Inlenat giró sus manos para ocultar el color de sus emociones.
—No soy yo quién para decirlo. Sólo llevo muy poco tiempo como ciudadana.
—Si estás en la ciudad eres de la ciudad. Puedes hablar conmigo porque soy Vaintè y soy la eistaa. Tu lealtad es hacía mi. Tómate tu tiempo y piensa en el significado de eso. Es de mí de quien fluye la autoridad. Es a mí a quien deben ser reportados todos los problemas. Es de mí de quien irradiarán todas las decisiones. Así que ahora conoces ya tus responsabilidades. Hablarás y responderás con la verdad a mis preguntas.
—Responderé como ordenáis, eistaa —dijo Inlenat con seguridad, acomodándose ya en el nuevo orden de cosas.
Poco a poco a través de un cuidadoso y paciente interrogatorio, Váinte empezó a formarse una imagen de los acontecimientos en la ciudad. La guardiana se hallaba en una posición demasiado baja para tener conocimiento de lo que había ocurrido en los niveles altos de mando…, pero era muy consciente de los resultados. No eran agradables.
Deeste no había sido popular, esto resultaba obvio. Al parecer se había rodeado de un grupo de camaradas que había hecho muy poco trabajo, si habían hecho alguno. Había todas las posibilidades de que esas fueran quienes habían olvidado sus responsabilidades, no habían tomado los otros caminos de satisfacción cuando había llegado la época de la puesta, y en vez de ello habían utilizado a los machos pese al hecho de que la playa del nacimiento aún no estaba preparada. Si esto era cierto, y la verdad podía descubrirse muy fácilmente, no se perdería el tiempo en un juicio público. Las criminales serian puestas a trabajar fuera de la ciudad, eso era todo, trabajarían hasta que cayeran o resultasen muertas o fueran devoradas por los animales salvajes. No merecían más.

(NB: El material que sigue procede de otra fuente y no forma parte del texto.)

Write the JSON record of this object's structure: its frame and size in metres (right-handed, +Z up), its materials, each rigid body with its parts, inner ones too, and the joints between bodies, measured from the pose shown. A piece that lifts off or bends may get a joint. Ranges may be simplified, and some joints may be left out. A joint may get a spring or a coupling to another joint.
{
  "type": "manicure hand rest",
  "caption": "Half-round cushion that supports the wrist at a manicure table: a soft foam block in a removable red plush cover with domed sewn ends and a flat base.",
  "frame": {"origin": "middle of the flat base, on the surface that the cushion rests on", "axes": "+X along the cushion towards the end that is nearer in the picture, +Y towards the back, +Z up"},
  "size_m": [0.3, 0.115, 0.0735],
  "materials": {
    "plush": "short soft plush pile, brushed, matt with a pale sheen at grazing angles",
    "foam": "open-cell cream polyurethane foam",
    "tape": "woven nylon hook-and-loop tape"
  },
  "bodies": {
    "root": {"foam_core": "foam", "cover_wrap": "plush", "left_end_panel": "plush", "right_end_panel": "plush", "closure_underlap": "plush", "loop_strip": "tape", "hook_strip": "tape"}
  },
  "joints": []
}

Las noticias, sin embargo, no eran todas malas. Los primeros campos habían sido limpiados, mientras que la ciudad en sí estaba ya a medio crecimiento y yendo de acuerdo con el plan. Desde que las fiebres había sido dominadas, no había habido otros problemas médicos más que las heridas normales causadas por el duro trabajo. Cuando el bote penetró en el río, Vaintè tenía ya una clara imagen de lo que había que hacer. Comprobaría las historias de Inlenat, por supuesto, eso era natural pero sus instintos le decían que lo que aquella mente sencilla le había dicho contenía la esencia de los problemas de la ciudad. Era posible que algunos de sus relatos no fuesen más que habladurías, pero lo esencial de los hechos se mantenía.

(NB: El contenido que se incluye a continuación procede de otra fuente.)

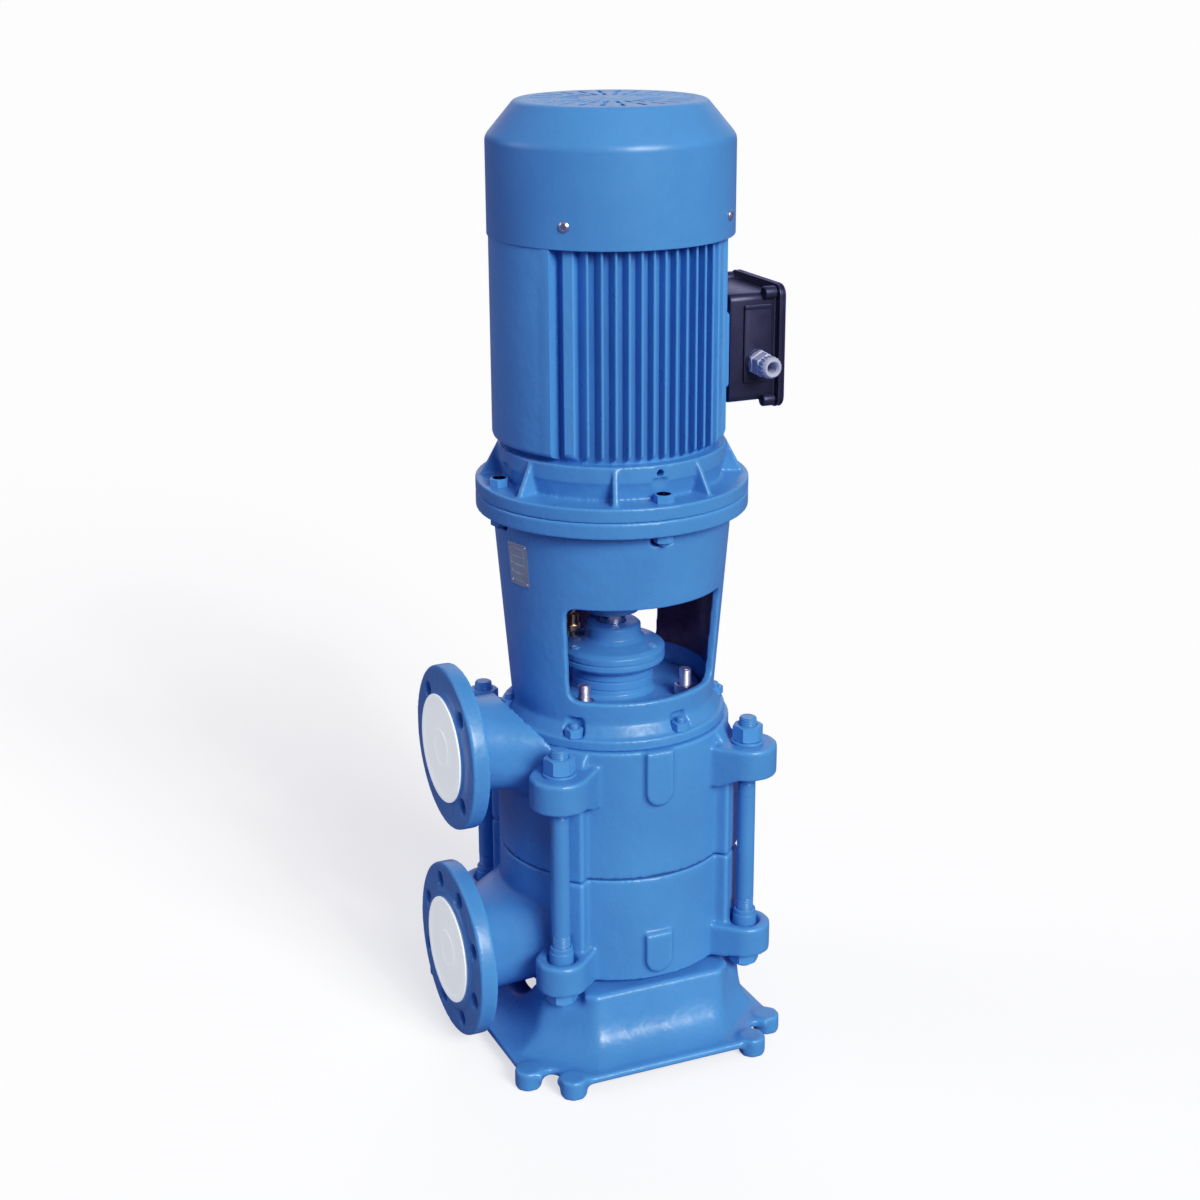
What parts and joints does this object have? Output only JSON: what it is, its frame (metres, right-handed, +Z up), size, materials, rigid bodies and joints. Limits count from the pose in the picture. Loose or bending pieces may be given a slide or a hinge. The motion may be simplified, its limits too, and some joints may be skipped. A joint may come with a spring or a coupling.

El sol se ponía tras un banco de nubes cuando el bote penetró entre las raíces acuáticas de la ciudad, desde donde se extendían hacía arriba para formar el muelle. Vaintè se echó automáticamente una de las capas por encima cuando sintió el frío. La capa estaba bien alimentada y era cálida. También ocultaba su identidad…, y no había nada malo en ello. De no haber sido por la carnicería en la playa, hubiera insistido en una bienvenida formal a la llegada del uruketo. Eso parecía improbable ahora. Haría discretamente su entrada en Alpèasak, de modo que cuando las noticias de la matanza alcanzaran la ciudad ella estuviera ya allí para guiarlas. Las muertes no serían olvidadas, pero serían recordadas como el final del período malo y el inicio del bueno. Se prometió solemnemente a sí misma que todo sería muy, muy diferente a partir de ahora.